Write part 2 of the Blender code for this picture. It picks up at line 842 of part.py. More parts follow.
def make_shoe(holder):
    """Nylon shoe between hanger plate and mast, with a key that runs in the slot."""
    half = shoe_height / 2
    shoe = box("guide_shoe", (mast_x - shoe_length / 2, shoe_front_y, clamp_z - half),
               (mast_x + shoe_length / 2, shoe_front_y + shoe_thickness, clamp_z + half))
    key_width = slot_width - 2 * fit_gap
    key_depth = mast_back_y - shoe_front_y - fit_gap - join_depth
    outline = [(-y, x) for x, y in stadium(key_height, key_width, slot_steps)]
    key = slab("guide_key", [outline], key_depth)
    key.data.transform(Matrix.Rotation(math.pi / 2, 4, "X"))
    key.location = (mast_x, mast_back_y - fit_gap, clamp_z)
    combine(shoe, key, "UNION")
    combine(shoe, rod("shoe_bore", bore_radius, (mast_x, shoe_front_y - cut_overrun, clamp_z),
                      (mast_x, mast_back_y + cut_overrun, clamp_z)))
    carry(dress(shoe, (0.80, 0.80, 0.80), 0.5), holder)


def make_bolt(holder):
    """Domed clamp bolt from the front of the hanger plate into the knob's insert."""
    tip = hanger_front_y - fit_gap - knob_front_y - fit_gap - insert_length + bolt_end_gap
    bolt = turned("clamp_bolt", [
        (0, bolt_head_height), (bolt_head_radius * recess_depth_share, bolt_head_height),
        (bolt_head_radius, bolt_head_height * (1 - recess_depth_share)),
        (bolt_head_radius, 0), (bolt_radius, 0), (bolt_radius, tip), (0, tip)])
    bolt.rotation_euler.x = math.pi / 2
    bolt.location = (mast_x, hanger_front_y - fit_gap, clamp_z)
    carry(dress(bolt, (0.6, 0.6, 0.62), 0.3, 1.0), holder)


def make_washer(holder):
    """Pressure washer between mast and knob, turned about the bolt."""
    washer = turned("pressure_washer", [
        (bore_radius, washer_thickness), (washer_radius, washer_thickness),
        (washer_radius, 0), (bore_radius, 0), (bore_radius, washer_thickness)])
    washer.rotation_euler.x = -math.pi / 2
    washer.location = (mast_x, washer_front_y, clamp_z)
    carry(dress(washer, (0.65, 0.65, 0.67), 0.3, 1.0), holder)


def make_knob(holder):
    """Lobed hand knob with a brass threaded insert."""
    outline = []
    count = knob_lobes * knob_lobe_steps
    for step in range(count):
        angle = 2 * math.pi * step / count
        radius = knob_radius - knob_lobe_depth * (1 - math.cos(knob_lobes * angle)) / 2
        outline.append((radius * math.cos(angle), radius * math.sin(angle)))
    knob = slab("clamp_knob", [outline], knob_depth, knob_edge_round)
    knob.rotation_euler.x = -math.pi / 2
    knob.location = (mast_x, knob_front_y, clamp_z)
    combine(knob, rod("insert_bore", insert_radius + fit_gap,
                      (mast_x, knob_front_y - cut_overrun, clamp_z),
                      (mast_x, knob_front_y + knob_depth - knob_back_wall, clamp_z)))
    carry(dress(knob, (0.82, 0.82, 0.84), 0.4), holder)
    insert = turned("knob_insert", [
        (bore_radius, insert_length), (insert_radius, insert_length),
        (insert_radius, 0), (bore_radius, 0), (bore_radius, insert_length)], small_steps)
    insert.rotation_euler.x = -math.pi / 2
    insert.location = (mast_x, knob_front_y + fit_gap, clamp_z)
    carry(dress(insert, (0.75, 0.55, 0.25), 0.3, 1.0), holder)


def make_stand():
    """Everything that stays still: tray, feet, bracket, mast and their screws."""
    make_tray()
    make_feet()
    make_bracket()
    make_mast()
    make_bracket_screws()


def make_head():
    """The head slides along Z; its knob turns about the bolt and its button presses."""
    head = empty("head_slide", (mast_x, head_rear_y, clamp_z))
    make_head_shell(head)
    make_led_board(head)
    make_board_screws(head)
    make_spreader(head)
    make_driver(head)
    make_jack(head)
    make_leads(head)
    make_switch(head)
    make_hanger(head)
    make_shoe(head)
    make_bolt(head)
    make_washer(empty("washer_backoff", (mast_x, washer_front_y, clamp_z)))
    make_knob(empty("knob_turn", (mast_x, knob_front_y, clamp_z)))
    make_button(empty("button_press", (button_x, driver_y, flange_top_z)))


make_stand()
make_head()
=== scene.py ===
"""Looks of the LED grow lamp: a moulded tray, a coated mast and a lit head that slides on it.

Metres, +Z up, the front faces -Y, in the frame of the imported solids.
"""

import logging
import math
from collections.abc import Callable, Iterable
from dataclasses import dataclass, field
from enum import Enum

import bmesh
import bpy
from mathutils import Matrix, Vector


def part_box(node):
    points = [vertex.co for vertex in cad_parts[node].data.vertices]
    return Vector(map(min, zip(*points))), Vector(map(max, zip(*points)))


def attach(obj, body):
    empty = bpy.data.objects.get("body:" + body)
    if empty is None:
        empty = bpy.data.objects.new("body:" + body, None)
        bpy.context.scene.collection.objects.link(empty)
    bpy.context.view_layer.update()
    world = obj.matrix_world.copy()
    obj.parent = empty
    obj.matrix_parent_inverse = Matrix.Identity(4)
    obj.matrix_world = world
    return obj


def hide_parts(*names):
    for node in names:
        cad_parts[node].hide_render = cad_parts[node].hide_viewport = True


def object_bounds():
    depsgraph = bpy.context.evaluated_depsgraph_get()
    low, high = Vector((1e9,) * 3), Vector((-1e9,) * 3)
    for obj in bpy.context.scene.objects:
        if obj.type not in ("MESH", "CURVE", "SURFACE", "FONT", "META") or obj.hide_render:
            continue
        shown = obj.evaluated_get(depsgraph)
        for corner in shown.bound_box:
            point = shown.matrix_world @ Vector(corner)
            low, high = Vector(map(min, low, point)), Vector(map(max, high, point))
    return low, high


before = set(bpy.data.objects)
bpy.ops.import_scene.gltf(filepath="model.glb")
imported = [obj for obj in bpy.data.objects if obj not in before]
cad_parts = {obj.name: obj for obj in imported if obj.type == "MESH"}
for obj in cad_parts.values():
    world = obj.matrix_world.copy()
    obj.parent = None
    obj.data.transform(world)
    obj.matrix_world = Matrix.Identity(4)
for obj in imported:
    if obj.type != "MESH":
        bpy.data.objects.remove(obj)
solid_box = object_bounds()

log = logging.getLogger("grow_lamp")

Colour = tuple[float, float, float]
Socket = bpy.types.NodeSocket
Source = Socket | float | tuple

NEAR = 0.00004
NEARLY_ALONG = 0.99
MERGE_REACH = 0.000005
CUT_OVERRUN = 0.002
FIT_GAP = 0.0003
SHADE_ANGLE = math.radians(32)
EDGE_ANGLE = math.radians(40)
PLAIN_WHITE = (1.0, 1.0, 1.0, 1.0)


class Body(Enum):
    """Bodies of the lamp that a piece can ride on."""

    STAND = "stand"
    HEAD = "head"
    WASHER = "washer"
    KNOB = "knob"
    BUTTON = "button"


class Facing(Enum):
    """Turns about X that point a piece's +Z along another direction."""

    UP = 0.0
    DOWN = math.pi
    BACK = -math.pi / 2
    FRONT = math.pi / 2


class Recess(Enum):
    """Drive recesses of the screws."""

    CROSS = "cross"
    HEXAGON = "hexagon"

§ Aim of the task
Retype exactly the lines above, from the one with "(button_x, driver_y, flange_top_z)))" through the one with "obj.parent = empty", inclusive.

§ Written reply
    make_button(empty("button_press", (button_x, driver_y, flange_top_z)))


make_stand()
make_head()
=== scene.py ===
"""Looks of the LED grow lamp: a moulded tray, a coated mast and a lit head that slides on it.

Metres, +Z up, the front faces -Y, in the frame of the imported solids.
"""

import logging
import math
from collections.abc import Callable, Iterable
from dataclasses import dataclass, field
from enum import Enum

import bmesh
import bpy
from mathutils import Matrix, Vector


def part_box(node):
    points = [vertex.co for vertex in cad_parts[node].data.vertices]
    return Vector(map(min, zip(*points))), Vector(map(max, zip(*points)))


def attach(obj, body):
    empty = bpy.data.objects.get("body:" + body)
    if empty is None:
        empty = bpy.data.objects.new("body:" + body, None)
        bpy.context.scene.collection.objects.link(empty)
    bpy.context.view_layer.update()
    world = obj.matrix_world.copy()
    obj.parent = empty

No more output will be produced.